To make sure we are comparing apples to apples, let’s take a look at eBay’s 2014 data breach that affected 145 million accounts. In July 2014, Collin Green – on behalf of all eBay users – brought a legal action alleging economic damages based on eBay’s failure to provide adequate protection of personal information and failure to timely notify customers. In defense, eBay claimed that there was no evidence that financial data (such as credit cards numbers) was compromises and no evidence that the customers incurred any actual damages. The judge appeared to agree and in 2015 the litigation was dismissed. By 2016, eBay’s legal costs related to the cyber breach reached $46 million. There was no litigation on behalf of the shareholders.

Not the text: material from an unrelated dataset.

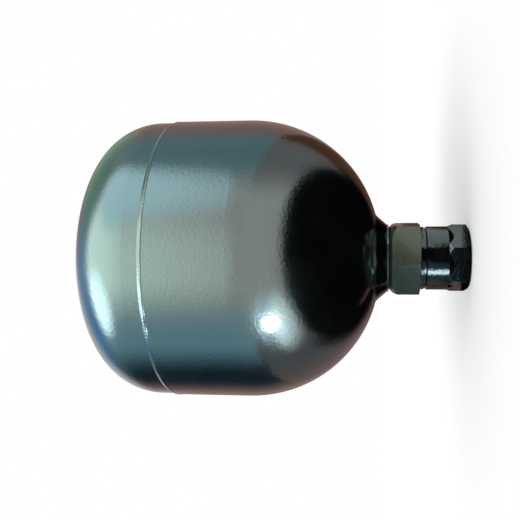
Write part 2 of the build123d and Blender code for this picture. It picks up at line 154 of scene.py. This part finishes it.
# ---------------------------------------------------------------- girth weld and poppet spring
WELD_STEPS_ROUND = 1440
WELD_STEPS_ACROSS = 16
WELD_SPREAD = 1.25                # its width, as a share of the smooth ring's
WELD_RIDGE = -0.4                 # where its ridge runs, from -1 at the fluid end to 1 at the gas end
# How the ridge wanders and the bead swells on its way round: height, number and phase of each wave.
WELD_WANDER = ((0.10, 47, 0), (0.08, 29, 2))
WELD_SWELL = ((0.12, 5, 0), (0.08, 13, 1))
WELD_BULGE = 0.3                  # how far its flanks bow out
WELD_ROOT = 0.05 * MM             # how far its edges lie below the walls
WELD_RIPPLES = 260
WELD_RIPPLE_DEPTH = 0.07 * MM
WELD_RIPPLE_LAG = 2.0             # radians by which a ripple trails at the bead's edges

SPRING_TURNS = 7
SPRING_WIRE_RADIUS = 0.6 * MM
SPRING_STEPS = 36                 # to a turn
SPRING_SIDES = 16

# ---------------------------------------------------------------- finishes
PAINT_DARK = (0.001, 0.001, 0.001)
PAINT_DUSTY = (0.003, 0.003, 0.003)
PAINT_ROUGHNESS = (0.16, 0.24)    # where dark and where dusty
PAINT_IOR = 2.2
PAINT_TINT = (0.80, 1.0, 0.90)
PAINT_COAT_IOR = 1.7
PAINT_COAT_ROUGHNESS = 0.06
PAINT_PEEL = 0.06 * MM            # depth of its orange peel
PAINT_WAVES = 0.03 * MM           # and of the slower waves
SATIN_IOR = 2.0
SATIN_COAT_WEIGHT = 0.6
SATIN_COAT_ROUGHNESS = 0.12
SATIN_MARKS = 0.006 * MM          # depth of the marks under a satin coat
TURNED_MARKS = 0.004 * MM         # and of the rings on turned metal
TURNED_SHADE = 0.75               # how dark turned metal is where it is darkest


# ---------------------------------------------------------------- node helpers
class Tree:
    """A short way to build a shader's nodes."""

    def __init__(self, tree):
        self.tree = tree
        tree.nodes.clear()

    def add(self, kind, inputs=None, **settings):
        """A new node with those inputs and settings."""
        node = self.tree.nodes.new(kind)
        for name, value in settings.items():
            setattr(node, name, value)
        for name, value in (inputs or {}).items():
            self.set(node, name, value)
        return node

    def set(self, node, name, value):
        """Links a socket into an input, or sets the input to a value."""
        socket = node.inputs[name]
        if isinstance(value, bpy.types.NodeSocket):
            self.tree.links.new(value, socket)
        elif isinstance(value, tuple) and socket.type == "RGBA":
            socket.default_value = (*value, 1.0)
        else:
            socket.default_value = value

    def output(self, kind, surface):
        """Links a shader to a new output node."""
        output = self.add(kind)
        self.tree.links.new(surface, output.inputs["Surface"])

    def math(self, operation, a, b):
        """A number from two others."""
        return self.add("ShaderNodeMath", {0: a, 1: b}, operation=operation).outputs[0]

    def vector(self, operation, a, b=(0.0, 0.0, 0.0)):
        """A vector operation's vector."""
        return self.add("ShaderNodeVectorMath", {0: a, 1: b}, operation=operation).outputs["Vector"]

    def measure(self, operation, a, b=(0.0, 0.0, 0.0)):
        """A vector operation's number."""
        return self.add("ShaderNodeVectorMath", {0: a, 1: b}, operation=operation).outputs["Value"]

    def ramp(self, value, low, high, to_low=0.0, to_high=1.0):
        """value mapped smoothly from low..high to to_low..to_high."""
        inputs = {"Value": value, "From Min": low, "From Max": high, "To Min": to_low, "To Max": to_high}
        return self.add("ShaderNodeMapRange", inputs, interpolation_type="SMOOTHSTEP").outputs["Result"]

    def mix(self, factor, a, b):
        """Colour a where factor is 0, and b where it is 1; a Mix node's colour sockets go by number."""
        node = self.add("ShaderNodeMix", data_type="RGBA")
        self.set(node, 0, factor)
        self.set(node, 6, a)
        self.set(node, 7, b)
        return node.outputs[2]

    def noise(self, position, scale, detail, roughness=0.5):
        """Soft noise from about 0.3 to 0.7, with scale cells to the metre."""
        inputs = {"Vector": position, "Scale": scale, "Detail": detail, "Roughness": roughness}
        return self.add("ShaderNodeTexNoise", inputs).outputs["Fac"]

    def bump(self, height, depth, normal=None):
        """A normal that is bumped by height times depth, on top of another where one is given."""
        inputs = {"Height": height, "Distance": depth, "Strength": 1.0}
        if normal is not None:
            inputs["Normal"] = normal
        return self.add("ShaderNodeBump", inputs).outputs["Normal"]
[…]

Let’s get back to Yahoo. Yahoo has two separate pending lawsuits. The first litigation was brought on behalf of Yahoo customers by Ram Olson Cereghino & Kopczynski LLP seeking damages based on Yahoo’s failure to secure its users’ data in the breach announced in September. On the surface, the nature of the suit appears to be similar to the one brought by eBay’s customers in 2014. Naturally, there are no two identical cases – for example, Yahoo had a series of three breaches and did not notify the users about the 2014 breach until late 2016 (and even that announcement came months after the Yahoo accounts information surfaced on the black market).
In September 2016, Mark Madrack, on behalf of Yahoo shareholders, brought a class action seeking damages based on Yahoo’s failure to inform investors about the data breach. As MarketWatch reported, “The Securities and Exchange Commission has opened an investigation […] as it looks into whether the tech company’s disclosures about the cyberattacks complied with civil securities laws.” This is a first cyber-related SEC investigation against a non-financial institution that we have seen; and first class action involving breach that did not compromise financial information. We will have to wait and see whether SEC investigation and renegotiated Verizon agreement add footing to this litigation.
So far, we discussed only direct costs stemming from the breaches, such as legal costs and potential settlement amounts. But what about other, less obvious costs – such as reputation damages and brand impairment? This would not be the first case. Recently, Sony Pictures recorded an impairment charge for their Pictures Segment, bringing the value of the unit from $962 million to $0. In 2014, Sony Pictures had one of the largest data breaches to date in terms of Intellectual Property. Following the breach, several highly anticipated movies were released online, substantially decreasing forecasted box office revenue. Sony recorded $41 million in “investigation and remediation” costs. Yet, arguably, hackers are to blame for a substantial part of the $962 mil impairment.
In Verizon’s July 2016 announcement, the company identified Yahoo as “one of the most popular email services globally with 225 million monthly active users.” It is too early to say whether the Yahoo security incident will prompt some of the Yahoo users to seek alternative providers.
We said more than once that the major risk with accounting related reviews is that the investigation may spread to other areas of accounting. Yahoo breach is not related to any accounting issues, yet follows the same pattern – what started as an isolated event, turned into a significant liability, with hard to predict amounts of financial and economic damages.